The man with the black camera in the alley glanced up, then went on focusing his machine at the lady in the salt-white beach pants, the white bra, and the green checkered scarf. She leaned against the cracked plaster of the building. Behind her a dark boy smiled, his hand to his mouth.
"Tomas!" yelled Ricardo. He turned to his wife. "Oh, Jesus the Blessed, Tomas is in the street, my own son laughing there." Ricardo started out the door.
"Don't do anything!" said his wife.
"I'll cut off their heads!" said Ricardo, and was gone.
In the street the lazy woman was lounging now against the peeling blue paint of a banister. Ricardo emerged in time to see her doing this. "That's my banister!" he said.
The cameraman hurried up. "No, no, we're taking pictures. Everything's all right. We'll be moving on."
"Everything's not all right," said Ricardo, his brown eyes flashing. He waved a wrinkled hand. "She's on my house."
"We're taking fashion pictures," smiled the photographer.
"Now what am I to do?" said Ricardo to the blue sky. "Go mad with this news? Dance around like an epileptic saint?"
"If it's money, well, here's a five-peso bill," smiled the photographer.
Ricardo pushed the hand away. "I work for my money. You don't understand. Please go."
The photographer was bewildered. "Wait..."
"Tomas, get in the house!"
"But, Papa..."
"Gahh!" bellowed Ricardo.
The boy vanished.
"This has never happened before," said the photographer.
"It is long past time! What are we? Cowards?" Ricardo asked the world.
A crowd was gathering. They murmured and smiled and nudged each other's elbows. The photographer with irritable good will snapped his camera shut, said over his shoulder to the model, "All right, we'll use that other street. I saw a nice cracked wall there and some nice deep shadows. If we hurry..."
The girl, who had stood during this exchange nervously twisting her scarf, now seized her make-up kit and darted by Ricardo, but not before he touched at her arm. "Do not misunderstand," he said quickly. She stopped, blinked at him. He went on. "It is not you I am mad at. Or you." He addressed the photographer.

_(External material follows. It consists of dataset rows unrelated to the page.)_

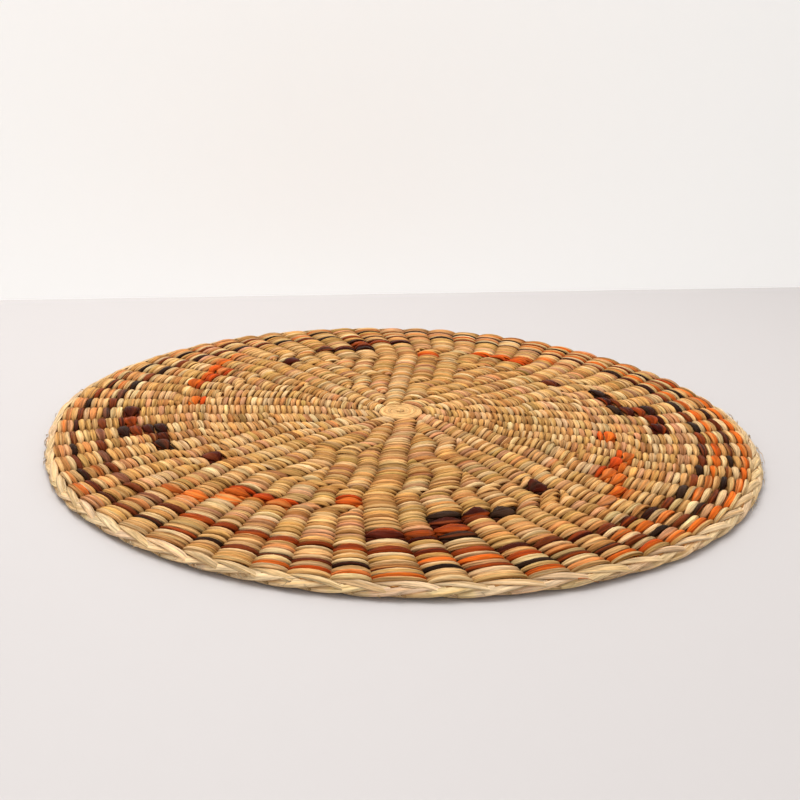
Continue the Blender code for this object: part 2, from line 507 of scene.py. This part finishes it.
def row_stakes(share):
    """The stakes that reach a share of the radius, and the angles of the valleys beside them, one more."""
    opened = smooth_step(share, STAKE_OPENS[:, 0], STAKE_OPENS[:, 1])
    there = np.flatnonzero(opened > SLIPPED_IN)
    widths = STAKE_WIDTHS[there] * opened[there]
    return there, SEAM_ANGLE + np.concatenate([[0.0], np.cumsum(widths)]) * 360.0 / widths.sum()


def row_edges():
    """The radii between the rows, outwards: the field's even rows and then the border's."""
    border = np.array([width for first, second, width in BORDER_ROWS])[::-1] / 1000.0
    field_edge = MAT_RADIUS - RIM_WIDTH - border.sum()
    rows = round((field_edge - FIRST_ROW_RADIUS) / FIELD_ROW_WIDTH)
    field = np.linspace(FIRST_ROW_RADIUS, field_edge, rows + 1)
    uneven = rng.normal(0.0, ROW_UNEVENNESS, rows + 1) * (np.arange(rows + 1) < rows)
    return np.concatenate([field + uneven, field_edge + np.cumsum(border)])


ROW_EDGES = row_edges()
ROWS = len(ROW_EDGES) - 1


def border_pair(dyed, middle, undyed):
    """A border row's dyes for both strands, given the angles at its stakes and the undyed shades there."""
    pair = undyed.copy()
    for strand, name in enumerate(dyed[:2]):
        strength = np.full(len(middle), UNDYED_SHARE if name in UNDYED else DYED_SHARE)
        if name == "orange":
            strength = ORANGE_SHARE + ORANGE_SWING * np.cos(np.radians(middle - STRONGEST_ANGLE))
            pair[strand] = dye_numbers(FADED)[rng.integers(0, len(FADED), len(middle))]
        taken = rng.random(len(middle)) < strength
        pair[strand, taken] = DYE_NAMES.index(name)
    return pair


def dye_cells():
    """For each row its stakes, its valleys' angles, both strands' dyes at each stake and, there too, the
    top pillow's breadth and shift outwards as shares of the row's width, and its lift in metres."""
    shades = dye_numbers(UNDYED)
    cells = []
    for row in range(ROWS):
        there, edges = row_stakes((ROW_EDGES[row] + ROW_EDGES[row + 1]) / 2.0 / MAT_RADIUS)
        middle = ((edges[:-1] + edges[1:]) / 2.0) % 360.0
        run = int(rng.integers(*SHADE_RUN))
        kinds = shades[rng.integers(0, len(shades), (2, len(there) // run + 2))]
        pair = kinds[:, (np.arange(len(there)) + int(rng.integers(0, run))) // run]
        from_rim = ROWS - 1 - row
        if from_rim < len(BORDER_ROWS):
            pair = border_pair(BORDER_ROWS[from_rim], middle, pair)
        if from_rim == CHANGING_ROW:
            for start, first, second in CHANGING_RUNS:
                inside = (middle - start) % 360.0 < 180.0
                pair[:, inside & (middle >= start)] = dye_numbers((first, second))[:, None]
        cells.append((there, edges, pair, np.ones(len(there)), np.zeros(len(there)), np.zeros(len(there))))
    for slot, (blocks, start) in enumerate(SLOT_BLOCKS):
        first_stake = (slot - SEAM_SLOT) % len(SLOTS) * SLOT_STAKES
        for slot_place, step, pillows in blocks:
            from_rim = start + step
            for covered, name in pillows:
                first_row = ROWS - 1 - from_rim
                lay_pillow(cells, first_stake + slot_place, first_row, covered, DYE_NAMES.index(name))
                from_rim += covered
    return cells


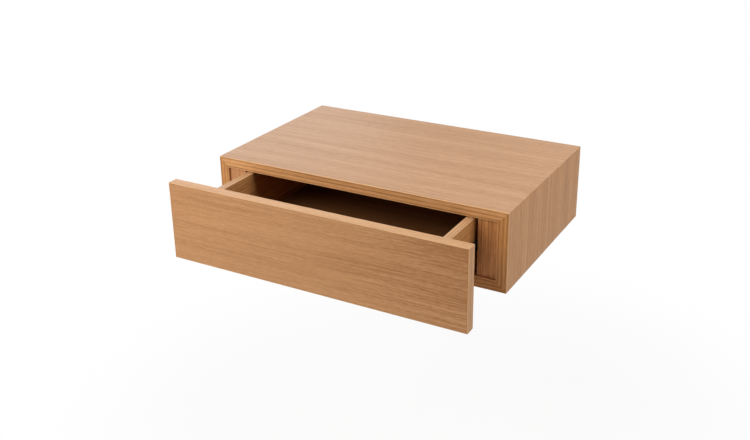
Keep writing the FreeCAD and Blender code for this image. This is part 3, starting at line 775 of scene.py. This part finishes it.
world = bpy.data.worlds.new("studio")
bpy.context.scene.world = world
sky = Shading(world)
soft = sky.node("ShaderNodeBackground", {}, {"Color": ambient["color"], "Strength": ambient["strength"]})
white = sky.node("ShaderNodeBackground", {}, {"Color": pureWhite, "Strength": 1.0})
blend = sky.node("ShaderNodeMixShader", {}, {0: seenRays(sky), 1: soft, 2: white})
sky.node("ShaderNodeOutputWorld", {}, {"Surface": blend}, ())

# soft boxes: place, size in metres, and power in watts; each looks at the shelf
softBoxes = {
    "frontBox": {"place": (-0.5, -2.2, 1.8), "size": 1.2, "power": 28},
    "keyBox": {"place": (-1.05, -1.75, 1.1), "size": 0.9, "power": 13},
    "lowBox": {"place": (-1.3, -1.7, 0.25), "size": 0.7, "power": 7},
    "topBox": {"place": (1.2, -0.3, 1.8), "size": 0.8, "power": 8},
    "rearTopBox": {"place": (0.3, 1.2, 1.75), "size": 1.2, "power": 15},
    "sideBox": {"place": (2.1, -0.2, 1.1), "size": 1.0, "power": 20},
    "backBox": {"place": (-1.8, 1.6, 0.6), "size": 1.4, "power": 12},
}
aim = Vector((0, -0.25, 0))
for name, box in softBoxes.items():
    lamp = bpy.data.lights.new(name, "AREA")
    lamp.shape = "SQUARE"
    lamp.size = box["size"]
    lamp.energy = box["power"]
    lampObject = bpy.data.objects.new(name, lamp)
    lampObject.location = box["place"]
    lampObject.rotation_euler = (aim - Vector(box["place"])).to_track_quat("-Z", "Y").to_euler()
    bpy.context.scene.collection.objects.link(lampObject)
print("stage and lights set")

# camera: seen from the right and above, worked out from the shelf's corners in the picture
view = {
    "place": (0.8289, -1.7442, 0.7174), "azimuth": 29.682, "elevation": 21.692, "roll": -0.857,
    "lens": 46.234, "sensor": 36.0, "shiftY": -0.0533,
}
azimuth, elevation, roll = (math.radians(view[key]) for key in ("azimuth", "elevation", "roll"))
back = Vector((
    math.sin(azimuth) * math.cos(elevation), -math.cos(azimuth) * math.cos(elevation), math.sin(elevation)
))
right = Vector((0, 0, 1)).cross(back).normalized()
up = back.cross(right)
turnedRight = right * math.cos(roll) + up * math.sin(roll)
turnedUp = up * math.cos(roll) - right * math.sin(roll)
turn = Matrix((turnedRight, turnedUp, back)).transposed()
cameraData = bpy.data.cameras.new("camera")
cameraData.lens = view["lens"]
cameraData.sensor_width = view["sensor"]
cameraData.shift_y = view["shiftY"]
camera = bpy.data.objects.new("camera", cameraData)
camera.matrix_world = Matrix.Translation(view["place"]) @ turn.to_4x4()
bpy.context.scene.collection.objects.link(camera)
bpy.context.scene.camera = camera
bpy.context.scene.view_settings.view_transform = "Standard"
print("camera set")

"Then why--" said the photographer.
Ricardo waved his hand. "You are employed; I am employed. We are all people employed. We must understand each other. But when you come to my house with your camera that looks like the complex eye of a black horsefly, then the understanding is over. I will not have my alley used because of its pretty shadows, or my sky used because of its sun, or my house used because there is an interesting crack in the wall, here! You see! Ah, how beautiful! Lean here! Stand there! Sit here! Crouch there! Hold it! Oh, I heard you. Do you think I am stupid? I have books up in my room. You see that window? Maria!"
His wife's head popped out. "Show them my books!" he cried.
She fussed and muttered, but a moment later she held out one, then two, then half a dozen books, eyes shut, head turned away, as if they were old fish.
"And two dozen more like them upstairs!" cried Ricardo. "You're not talking to some cow in the forest, you're talking to a man!"
"Look," said the photographer, packing his plates swiftly. "We're going. Thanks for nothing."
"Before you go, you must see what I am getting at," said Ricardo. "I am not a mean man. But I can be a very angry man. Do I look like a cardboard cutout?"
"Nobody said anybody looked like anything." The photographer hefted his case and started off.